The Morrison Government’s $130 billion wage subsidy package is massive.
For the next six months, the Federal Government will be paying the equivalent of half of the country’s total wage bill to prevent over a million workers losing their jobs.
Australia has never seen anything like it — and it will be very costly.
In the mid-year budget update, Australia’s net debt was forecast to peak at $392.3 billion in 2019-20, or 19.5 per cent of gross domestic product (GDP), before declining.
But the emergency wage package will see Australia’s net debt increase by a third, swelling to roughly $507 billion by the end of June, to hit 26 per cent of GDP.

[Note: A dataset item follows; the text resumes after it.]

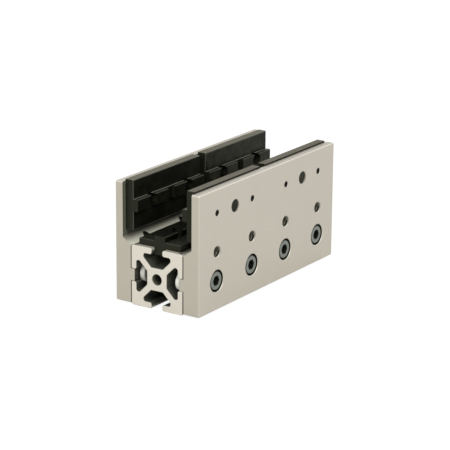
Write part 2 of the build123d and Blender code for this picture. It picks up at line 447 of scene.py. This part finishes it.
@dataclass(frozen=True)
class PlateAluminium(Finish):
    """Blasted and clear anodised plate with turned holes and milled ends.

    The radii are those of the plate screws', the tapped and the pad screws' holes.
    """

    end_colour: Colour = (0.522, 0.485, 0.422)
    hole_shade_colour: Colour = (0.013, 0.012, 0.008)
    crest_light_colour: Colour = (0.235, 0.215, 0.16)
    mouth_colour: Colour = (0.62, 0.60, 0.53)
    seat_shade_colour: Colour = (0.045, 0.045, 0.036)
    inner_shade_colour: Colour = (0.115, 0.118, 0.092)
    slope_light_colour: Colour = (0.86, 0.84, 0.71)
    metal_share: float = 0.55
    dull_share: float = 0.8
    base_tone: float = 0.97
    grain_step: float = 0.22
    cloud_step: float = 21.0
    cutter_step: float = 0.35
    turned_step: float = 0.12
    hole_shade_radii: Triple = (7.2, 3.4, 2.05)
    turned_radii: Triple = (7.6, 4.0, 2.25)
    crest_radius: float = 3.14
    crest_light_depth: Span = (5.0, 1.0)
    slope_shade: float = 0.55
    top_shade: float = 0.24
    flare_shade: float = 0.5
    crown_highlight_gain: float = 0.22
    bump_depth: float = 0.010

    def surface(self, sheet: NodeSheet) -> Surface:
        """Draws blasted grain, with painted shade in the holes, on the parts inside the
        profile's slots, the channel sides, slopes, top faces and tapped mouths, and painted
        light on thread crests, slope feet and the top bevel.

        Args:
            sheet: Node tree to write in.

        Returns:
            What varies over the finish.
        """
        _, y, z = sheet.axes()
        along, across, upward = sheet.facing()
        reach = abs(y)
        bevel = (across * upward).rise(*SLOPED)
        grain = sheet.noise(self.grain_step, detail=2.0)
        cloud = sheet.noise(self.cloud_step)
        cutter = sheet.noise(self.cutter_step, stretch=(1.0, 1.0, 0.06), detail=2.0)
        rings = sheet.noise(self.turned_step, stretch=(0.02, 1.0, 0.02), detail=1.0)
        end = sheet.end_faces()
        # Hole walls are painted dark as shade and made duller.
        wall = self._holes(sheet, self.hole_shade_radii)
        turned = self._holes(sheet, self.turned_radii)
        # Thread crests get painted light, full at the outer face and fading deeper in the hole.
        deep, shallow = self.crest_light_depth
        lit = 0.3 + reach.rise(OUTER_FACE - deep, OUTER_FACE - shallow) * 0.7
        crest = sheet.inside(TAPPED_ROW, self.crest_radius) * lit
        # Painted shade on the tapped holes' countersinks where they face along the row.
        flare = sheet.inside(TAPPED_ROW, self.turned_radii[1]) * along.rise(0.25, 0.6)
        flare = flare * (1 - wall)
        # Painted shade on the parts that reach into the profile's slots, apart from the ends.
        seat_shade = reach.rise(HALF_PROFILE - 0.1, HALF_PROFILE - 0.2) * (1 - end)
        # Painted shade on the channel sides above the step.
        above = z.rise(STEP_HEAD - 0.4, STEP_HEAD)
        inner_shade = reach.rise(UPPER_FACE + 0.15, UPPER_FACE + 0.05) * above * across.rise(*FLAT)
        # The slope is painted lighter, with painted shade growing towards its head under the
        # pads.
        slope = reach.rise(UPPER_FACE + 0.1, UPPER_FACE - 0.1) * bevel
        # Painted shade on the top faces.
        top = z.rise(PLATE_TOP - 0.2, PLATE_TOP - 0.05) * upward.rise(*FLAT)
        # Painted highlight on the top bevel.
        crown = z.rise(PLATE_TOP - 0.6, PLATE_TOP - 0.45) * bevel
        climb = z.rise(STEP_FOOT, STEP_HEAD)
        shade = 1.0 - slope * climb * self.slope_shade - top * self.top_shade
        shade = shade * (1.0 + crown * self.crown_highlight_gain) * (1.0 - flare * self.flare_shade)
        colour = sheet.mix_colour(end, self.colour, self.end_colour)
        colour = sheet.mix_colour(turned, colour, self.mouth_colour)
        colour = sheet.mix_colour(slope, colour, self.slope_light_colour)
        colour = sheet.mix_colour(wall, colour, self.hole_shade_colour)
        colour = sheet.mix_colour(crest, colour, self.crest_light_colour)
        colour = sheet.mix_colour(inner_shade, colour, self.inner_shade_colour)
        colour = sheet.mix_colour(seat_shade, colour, self.seat_shade_colour)
        tone = (self.base_tone + cloud * 0.05 + grain.swing(0.06)) * shade
        metal = self.metal_share * (1 - wall.largest(inner_shade).largest(seat_shade) * self.dull_share)
        rough = self.roughness + grain.swing(0.16) + turned * 0.05
        height = grain * 0.6 + cutter * end * 0.7 + rings * turned
        return Surface(sheet.tint(colour, tone), rough, height, self.bump_depth, metal)

    @staticmethod
    def _holes(sheet: NodeSheet, radii: Triple) -> Wire:
        """Finds everything inside the three rows of holes.

        Args:
            sheet: Node tree to write in.
            radii: Radius about the plate screws, the tapped holes and the pad screws.

        Returns:
            1 inside any of the radii.
        """
        rows = (HALF_PROFILE, TAPPED_ROW, PAD_ROW)
        screw, tapped, pad = (sheet.inside(row, radius) for row, radius in zip(rows, radii))
        return screw.largest(tapped).largest(pad)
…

And that won’t be all — there’s more debt on the way next financial year.
How will the Government pay for it?
Essentially, the Government will pay for the stimulus package by creating the money and racking it up as debt.
Officially, it will raise the money via the Australian Office of Financial Management (AOFM), which borrows money on behalf of the Government by selling Australian Government bonds.
Institutional investors (foreign and local banks) will buy the bonds, which promise to pay regular interest payments and repayment of the principal at a set future date.
The bonds will be traded with other investors, such as superannuation and pension funds, insurers, hedge funds, and private banks and central banks, which like to hold interest-bearing financial assets in their portfolios.
The ultimate buyer of the Government bonds could be the Reserve Bank, because at the moment, the RBA is stepping into the market regularly to purchase as many Australian Government bonds as necessary to keep the interest rate, the “yield”, on three-year Government bonds around 0.25 per cent.
“The Government will have to increase its debt by about 40 per cent, but issuing debt is not a problem, they could issue five times that and it still won’t be a problem,” ex-Treasury official Steven Hamilton told the ABC.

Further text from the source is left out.